Given data -
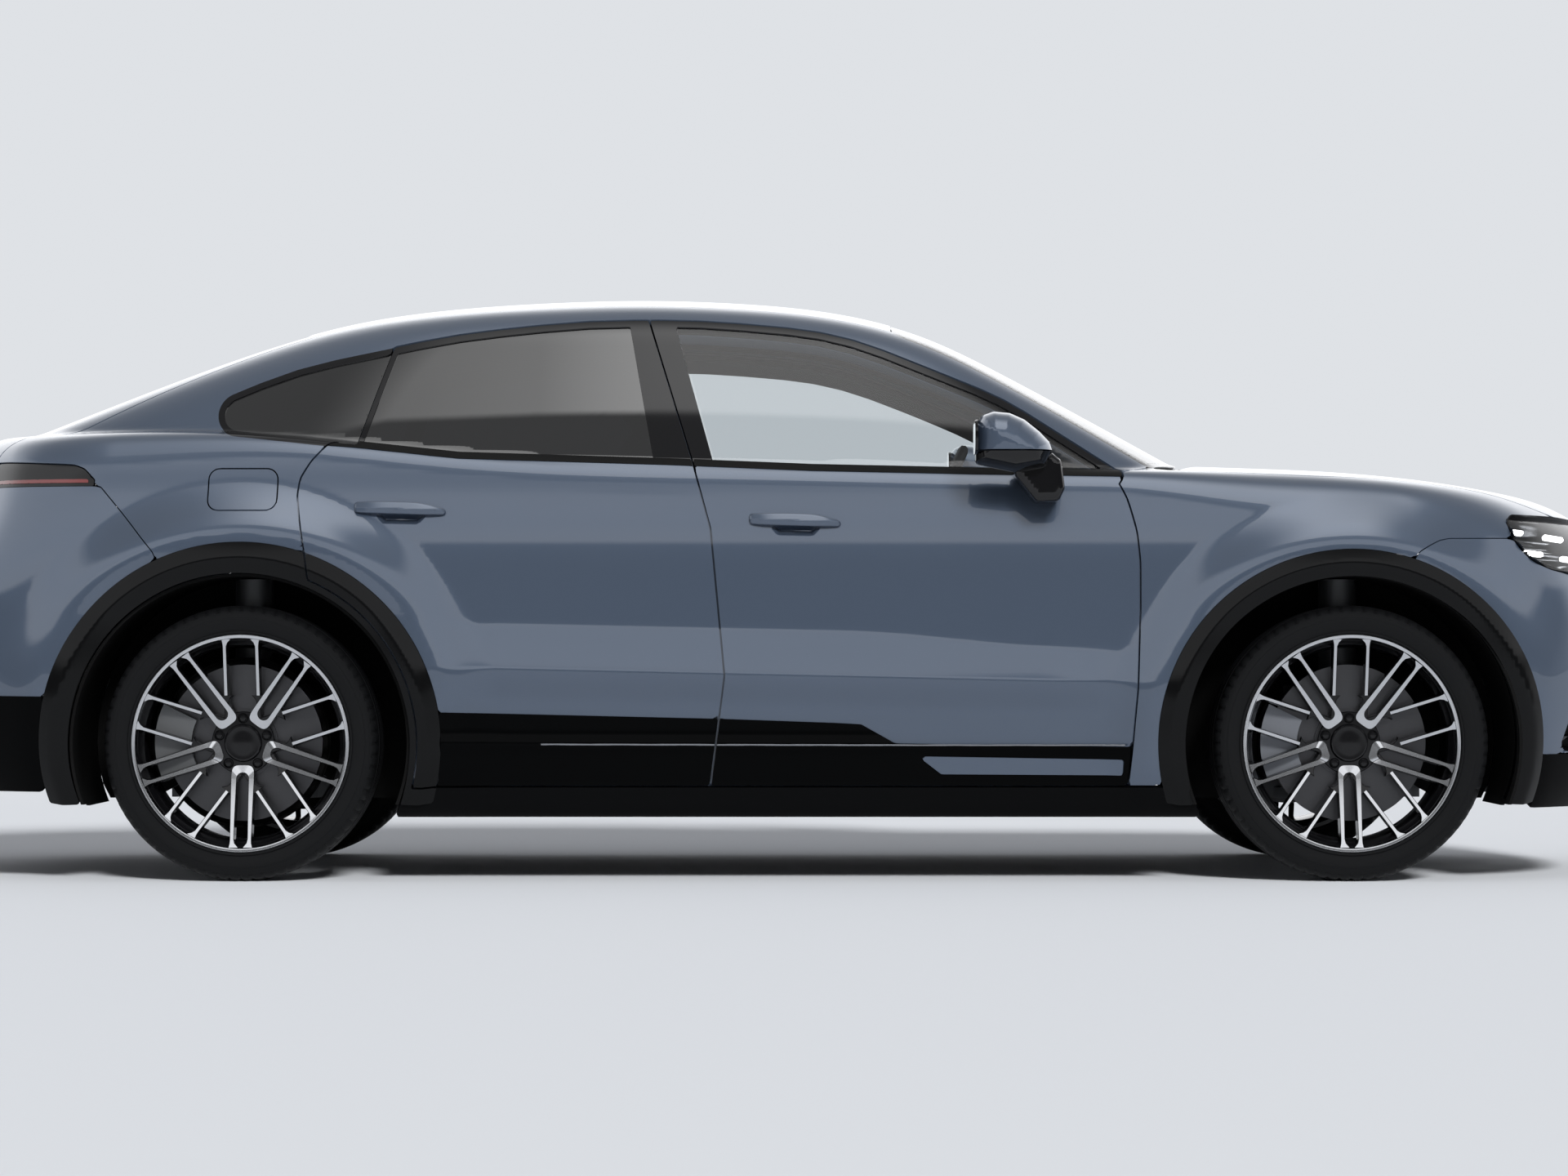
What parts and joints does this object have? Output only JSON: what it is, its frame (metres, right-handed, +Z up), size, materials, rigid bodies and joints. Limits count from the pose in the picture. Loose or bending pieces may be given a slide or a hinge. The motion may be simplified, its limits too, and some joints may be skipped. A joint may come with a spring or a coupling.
{
  "type": "coupe sport utility vehicle",
  "caption": "Full-size coupe-roofed sport utility vehicle with opening doors, hood, tailgate and charging flap, steered front wheels and turning wheels.",
  "frame": {"origin": "on the ground, midway between the two ends and on the centre plane", "axes": "+X forward, +Y to the vehicle's left, +Z up"},
  "size_m": [4.9818, 2.364, 1.64],
  "materials": {
    "body_paint": "metallic gloss",
    "clear_glass": "clear",
    "dark_glass": "dark tint",
    "black_plastic": "satin",
    "lamp_lens": "clear gloss",
    "red_lens": "gloss",
    "steel": "satin",
    "aluminium_case": "cast",
    "suspension_metal": "cast",
    "trim_plastic": "satin",
    "seat_leather": "satin",
    "tyre": "matte",
    "wheel_alloy": "gloss black with machined faces",
    "brake_iron": "machined"
  },
  "bodies": {
    "body": {"side_frames": "body_paint", "front_fenders": "body_paint", "front_bumper": "body_paint", "rear_bumper": "body_paint", "roof_panel": "body_paint", "windshield": "clear_glass", "quarter_glass": "dark_glass", "cowl_panel": "black_plastic", "headlamps": "lamp_lens", "tail_lamps": "red_lens", "floor_pan": "steel", "battery_pack": "aluminium_case", "front_structure": "steel", "arch_liners": "black_plastic", "front_axle": "suspension_metal", "rear_axle": "suspension_metal", "drive_unit_front": "aluminium_case", "drive_unit_rear": "aluminium_case", "dashboard": "trim_plastic", "front_seats": "seat_leather", "rear_seat": "seat_leather"},
    "hood": {"hood": "body_paint"},
    "tailgate": {"tailgate": "body_paint", "tailgate_glass": "dark_glass", "tailgate_lamp": "red_lens"},
    "charge_flap": {"charge_flap": "body_paint"},
    "steering_wheel": {"steering_wheel": "trim_plastic"},
    "door_front_right": {"door_front_right": "body_paint", "door_glass_front_right": "clear_glass", "mirror_right": "body_paint"},
    "door_rear_right": {"door_rear_right": "body_paint", "door_glass_rear_right": "dark_glass"},
    "knuckle_front_right": {"knuckle_front_right": "suspension_metal"},
    "door_front_left": {"door_front_left": "body_paint", "door_glass_front_left": "clear_glass", "mirror_left": "body_paint"},
    "door_rear_left": {"door_rear_left": "body_paint", "door_glass_rear_left": "dark_glass"},
    "knuckle_front_left": {"knuckle_front_left": "suspension_metal"},
    "wheel_front_right": {"tyre_front_right": "tyre", "rim_front_right": "wheel_alloy", "brake_rotor_front_right": "brake_iron"},
    "wheel_front_left": {"tyre_front_left": "tyre", "rim_front_left": "wheel_alloy", "brake_rotor_front_left": "brake_iron"},
    "wheel_rear_right": {"tyre_rear_right": "tyre", "rim_rear_right": "wheel_alloy", "brake_rotor_rear_right": "brake_iron"},
    "wheel_rear_left": {"tyre_rear_left": "tyre", "rim_rear_left": "wheel_alloy", "brake_rotor_rear_left": "brake_iron"}
  },
  "joints": [
    {"name": "hood_hinge", "type": "hinge", "parent": "body", "child": "hood", "pos_m": [1.115, 0, 1.16], "axis": [0, -1, 0], "range_deg": [0, 55]},
    {"name": "tailgate_hinge", "type": "hinge", "parent": "body", "child": "tailgate", "pos_m": [-1.262, 0, 1.5395], "axis": [0, 1, 0], "range_deg": [0, 78]},
    {"name": "charge_flap_hinge", "type": "hinge", "parent": "body", "child": "charge_flap", "pos_m": [-1.341, -0.9185, 1.012], "axis": [0, 0.2611, 0.9653], "range_deg": [0, 80]},
    {"name": "door_front_right_hinge", "type": "hinge", "parent": "body", "child": "door_front_right", "pos_m": [1.008, -0.961, 0.7], "axis": [0, 0, 1], "range_deg": [0, 65]},
    {"name": "door_rear_right_hinge", "type": "hinge", "parent": "body", "child": "door_rear_right", "pos_m": [-0.122, -0.965, 0.7], "axis": [0, 0, 1], "range_deg": [0, 65]},
    {"name": "door_front_left_hinge", "type": "hinge", "parent": "body", "child": "door_front_left", "pos_m": [1.008, 0.961, 0.7], "axis": [0, 0, -1], "range_deg": [0, 65]},
    {"name": "door_rear_left_hinge", "type": "hinge", "parent": "body", "child": "door_rear_left", "pos_m": [-0.122, 0.965, 0.7], "axis": [0, 0, -1], "range_deg": [0, 65]},
    {"name": "steer_front_left", "type": "hinge", "parent": "body", "child": "knuckle_front_left", "pos_m": [1.5865, 0.772, 0.376], "axis": [0, 0, 1], "range_deg": [-32, 32]},
    {"name": "steer_front_right", "type": "hinge", "parent": "body", "child": "knuckle_front_right", "pos_m": [1.5865, -0.772, 0.376], "axis": [0, 0, 1], "range_deg": [-32, 32]},
    {"name": "steering_wheel_turn", "type": "hinge", "parent": "body", "child": "steering_wheel", "pos_m": [0.5, 0.37, 1.062], "axis": [-0.9063, 0, 0.4226], "range_deg": [-448, 448]},
    {"name": "wheel_front_right_spin", "type": "hinge", "parent": "knuckle_front_right", "child": "wheel_front_right", "pos_m": [1.5865, -0.832, 0.376], "axis": [0, 1, 0], "continuous": true},
    {"name": "wheel_front_left_spin", "type": "hinge", "parent": "knuckle_front_left", "child": "wheel_front_left", "pos_m": [1.5865, 0.832, 0.376], "axis": [0, 1, 0], "continuous": true},
    {"name": "wheel_rear_right_spin", "type": "hinge", "parent": "body", "child": "wheel_rear_right", "pos_m": [-1.4365, -0.832, 0.376], "axis": [0, 1, 0], "continuous": true},
    {"name": "wheel_rear_left_spin", "type": "hinge", "parent": "body", "child": "wheel_rear_left", "pos_m": [-1.4365, 0.832, 0.376], "axis": [0, 1, 0], "continuous": true}
  ],
  "couplings": [
    {"joint": "steer_front_right", "follows": "steer_front_left", "ratio": 1},
    {"joint": "steering_wheel_turn", "follows": "steer_front_left", "ratio": 14}
  ]
}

Task goal - Gather all the lines that include the word "bodies" and copy them out.

Response to this task -
What parts and joints does this object have? Output only JSON: what it is, its frame (metres, right-handed, +Z up), size, materials, rigid bodies and joints. Limits count from the pose in the picture. Loose or bending pieces may be given a slide or a hinge. The motion may be simplified, its limits too, and some joints may be skipped. A joint may come with a spring or a coupling.
  "bodies": {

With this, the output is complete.